Right now, for example, I am thinking on 2 names for 2 different projects I am involved in. One is for a blog under development about entrepreneurship, to be published within the webpage of the main Brazilian newspaper O Estado de São Paulo. I offered myself to run this initiative, so now I am searching for partners around the country to contribute to the blog with me and I have to come up with a name that suits my daring plan: to found the most popular blog about entrepreneurship in the country, aiming to demystify the subject within the Portuguese speaking community that have access to the newspaper’s portal, simply one of the top 10 Brazilian portals since long ago (you can feel how proud I am to have the opportunity to contribute to that). Suggestions are more than welcome, by the way.

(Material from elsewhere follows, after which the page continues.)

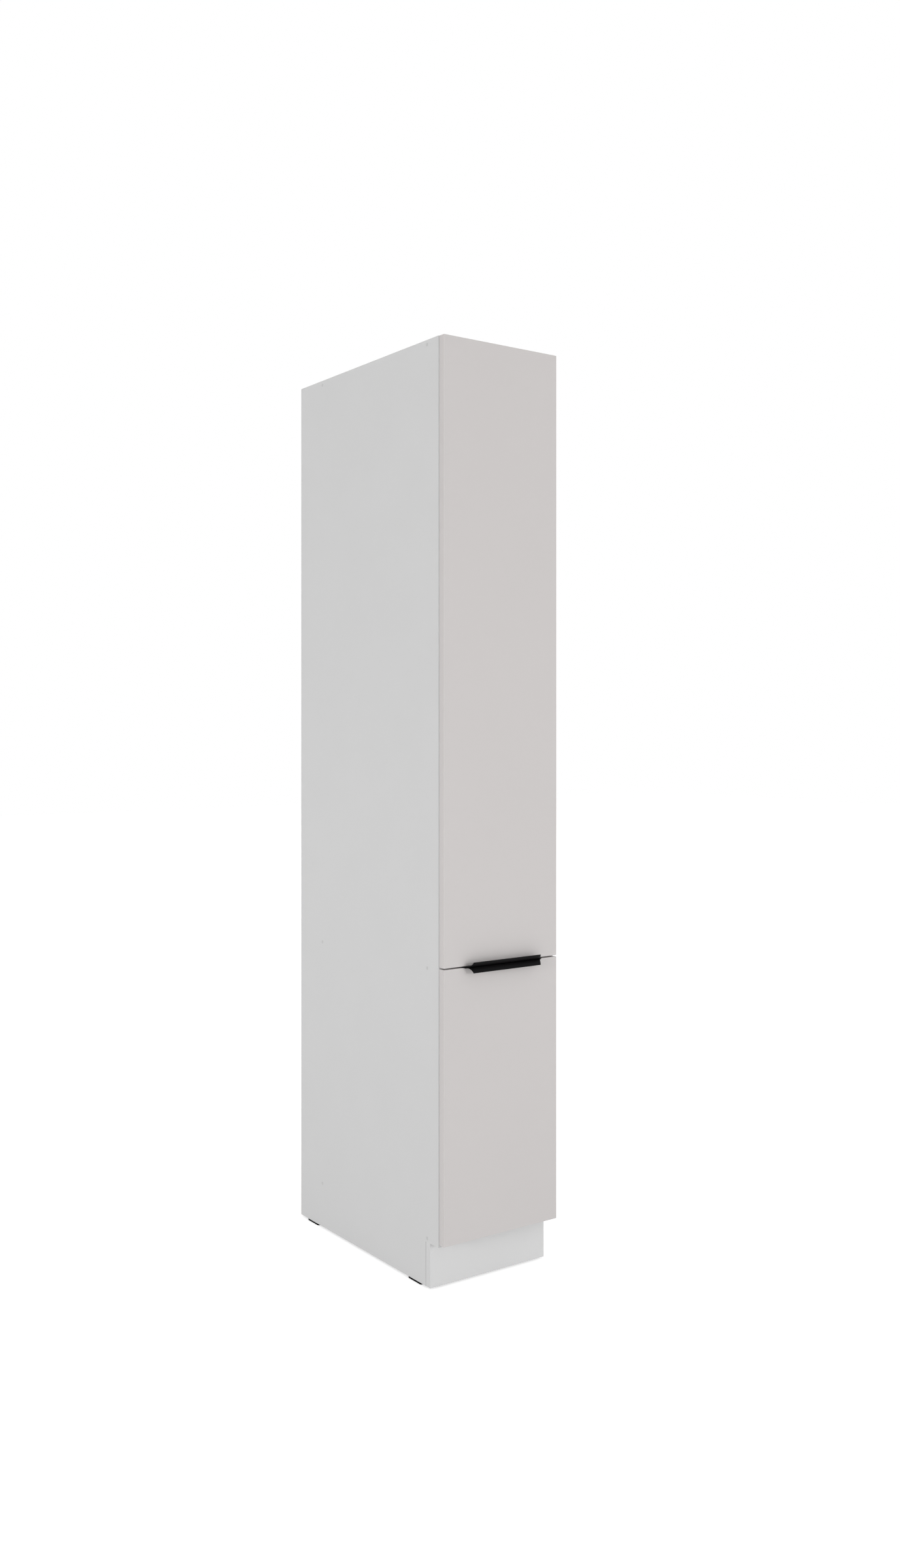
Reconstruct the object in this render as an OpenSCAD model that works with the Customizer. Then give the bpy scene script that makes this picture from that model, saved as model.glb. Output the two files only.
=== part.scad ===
// Tall larder cabinet, 300 mm wide, with two pull-outs, one above the other.
// Each front carries its own frame of trays on telescopic runners.
// Millimetres. Origin on the floor under the middle of the cabinet.
// +X to the right, the fronts face -Y, +Z up.

/* [Carcass] */
// Outside width of the carcass
carcass_w = 300; // [260:1:600]
// Depth of the carcass behind the fronts
carcass_d = 566; // [460:1:700]
// Height of the side boards, without the glides
side_h = 1952; // [1600:1:2400]
// Thickness of the carcass boards
board_t = 16; // [13:0.1:22]
// Height of the toe notch, from the underside of the side boards
toe_h = 91.7; // [75:0.1:150]
// How far the plinth's face stands behind the faces of the fronts
toe_setback = 45.6; // [38:0.1:70]
// How far the top panel lies below the tops of the side boards
top_drop = 2; // [0:0.5:20]
// How far the middle shelf's centre lies below the gap between the fronts
shelf_drop = 4.5; // [0:0.1:7]
// Thickness of the back sheet
back_t = 3; // [2.5:0.5:8]
// Depth of the groove in each side board that holds the back sheet
groove_d = 6; // [4:0.5:8]
// Height of the rail behind the back sheet, which is screwed to the wall
rail_h = 80; // [60:1:120]
// Distance between the two wall screw holes in the rail
wall_hole_pitch = 180; // [120:1:200]
// Diameter of the wall screw holes
wall_hole_d = 5.5; // [4:0.5:8]

/* [Carcass fixings] */
// From the faces of the fronts to the front row of carcass screws
screw_front = 56.5; // [45:0.5:90]
// From the rear of the carcass to the rear row of carcass screws
screw_rear = 99; // [60:1:140]
// Diameter of the caps over the carcass screws
cap_d = 7; // [7:0.5:14]
// Thickness of the caps
cap_t = 1.5; // [1:0.1:3]
// Diameter of a carcass screw's shank
confirmat_d = 5; // [4:0.5:7]
// Diameter of a carcass screw's head
confirmat_head_d = 7; // [6:0.5:7]
// Length of a carcass screw
confirmat_l = 48; // [40:1:70]
// Diameter of the dowels that hold the rear rail
dowel_d = 8; // [6:1:10]
// Length of the dowels
dowel_l = 30; // [20:1:40]

/* [Glides] */
// Thickness of the glides under the side boards
glide_t = 4; // [3:0.5:8]
// Length of a glide
glide_l = 47; // [40:1:80]
// From the back of the plinth to the front glide
glide_front = 19; // [5:0.5:60]
// From the rear of the carcass to the rear glide
glide_rear = 32; // [10:1:80]

/* [Fronts] */
// Thickness of the fronts
front_t = 16; // [13:0.1:22]
// How far each front stands in from the side of the carcass
front_reveal = 2; // [1:0.5:4]
// Gap between the two fronts
front_gap = 3; // [2.8:0.1:6]
// From the underside of the side boards to the lower front
front_base = 96.9; // [92:0.1:105]
// Height of the lower front
lower_front_h = 563.1; // [450:0.1:720]
// Gap between the closed fronts and the carcass
front_clear = 0.3; // [0.3:0.1:3]

/* [Handles] */
// Length of a handle at the face of the front
handle_root_l = 199.2; // [175:0.1:250]
// Length of a handle along its lip
handle_lip_l = 175.2; // [90:0.1:199]
// How far the lip stands out from the face of the front
handle_proj = 21.3; // [15:0.1:21.9]
// How far a handle runs straight out from the gap before it curves
handle_flat = 7; // [6.5:0.5:12]
// Outer radius of the curve from there to the lip's edge
handle_r = 15; // [14.5:0.1:40]
// Thickness of the handle's metal
handle_t = 1.2; // [1:0.1:1.3]

/* [Runners] */
// Width of a runner's fixed member
runner_w = 45; // [40:1:52]
// Height of the floor runner under the upper pull-out
floor_runner_h = 18; // [14:0.5:22]
// Height of the guide above the upper pull-out
guide_h = 14; // [12:0.5:18]
// Height of the slides beside the lower pull-out, out from the side board
slide_h = 12; // [11:0.5:14]
// Thickness of the runners' steel
runner_t = 1.5; // [1:0.1:1.8]
// Running clearance between the runners' members
runner_clear = 0.5; // [0.3:0.1:0.8]
// Width of the lips that keep a member in its channel
runner_lip = 6; // [4:0.5:7]
// From the carcass's front edge to the runners
runner_setback = 5; // [2:1:20]
// Room behind the runners
runner_rear = 42; // [30:1:60]

/* [Frames] */
// Width of the posts and beams
post_w = 30; // [24:1:40]
// Depth of a post, and height of a beam
post_d = 20; // [16:1:30]
// Wall of the posts and beams
tube_t = 1.5; // [1:0.1:3]
// From the carcass's front edge to the frames
frame_setback = 12; // [8:1:30]
// Room behind the frames
frame_rear = 31; // [20:1:60]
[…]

The other project is a personal project within the online media industry I am involved since 1999 (!) and we still do not have a name for it. In fact, we have worked with 2 or 3 names in the past, but not with the global perspective we now intend to add to the project in order to start presenting the venture to investors worldwide. In each one of these moments I have spent countless hours thinking on names and listing them, working with the combination of key words, dictionaries, ancient languages like Latin and Sanskrit, etc. I have also consulted experts, competitors and brand manuals but at the end there is no way out, they all get back to you with a lot of questions: What do you want to communicate with that product? What kind of people would use that? Damn! This is so hard! Why can’t a person just create a name and bill you for that?

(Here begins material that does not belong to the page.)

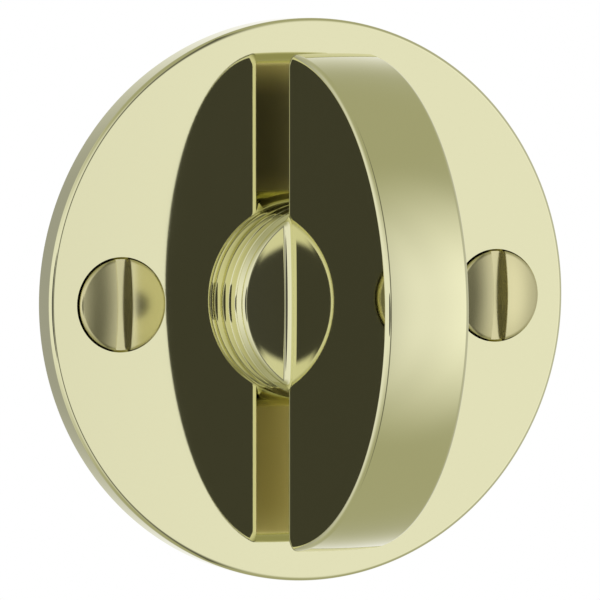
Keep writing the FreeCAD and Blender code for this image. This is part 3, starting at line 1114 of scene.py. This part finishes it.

The readers of this blog know that I acquired a small restaurant in São Paulo some years ago. During that occasion I had my first serious exercise to name something. We (me, my partner, customers and employees) spent more than a year to find a name! Can you believe? We gathered more than 100 possible names for the place since the previous name, Garden’s, we felt a little outdated. We also wanted to communicate the new “spirit” of the place so we needed that new name. I finally found the name after reading a French dictionary from A to Z, collecting words that could communicate our new approach and had no previous owners (yes, you still have to be able to register the name you come up with). I finally picked a word that everybody around me found cool: Aioli Bistro (in French, it spells Aïoli Bistro). Only then I hired a professional designer from Rio de Janeiro (very good one by the way, Gustavo Cadar) and asked him to come up with a logo, a trademark and colors that would complement our brand name. Here is the result:

Our first brand, we never forget!

Well, I keep looking for the other names I mentioned earlier. I will let you know if I find something (I am now organizing some brainstorms with friends to enrich my list of ideas). I already have an idea for the Blog’s name, It is still my main candidate among other 30 possibilities, I hope you like: Startup!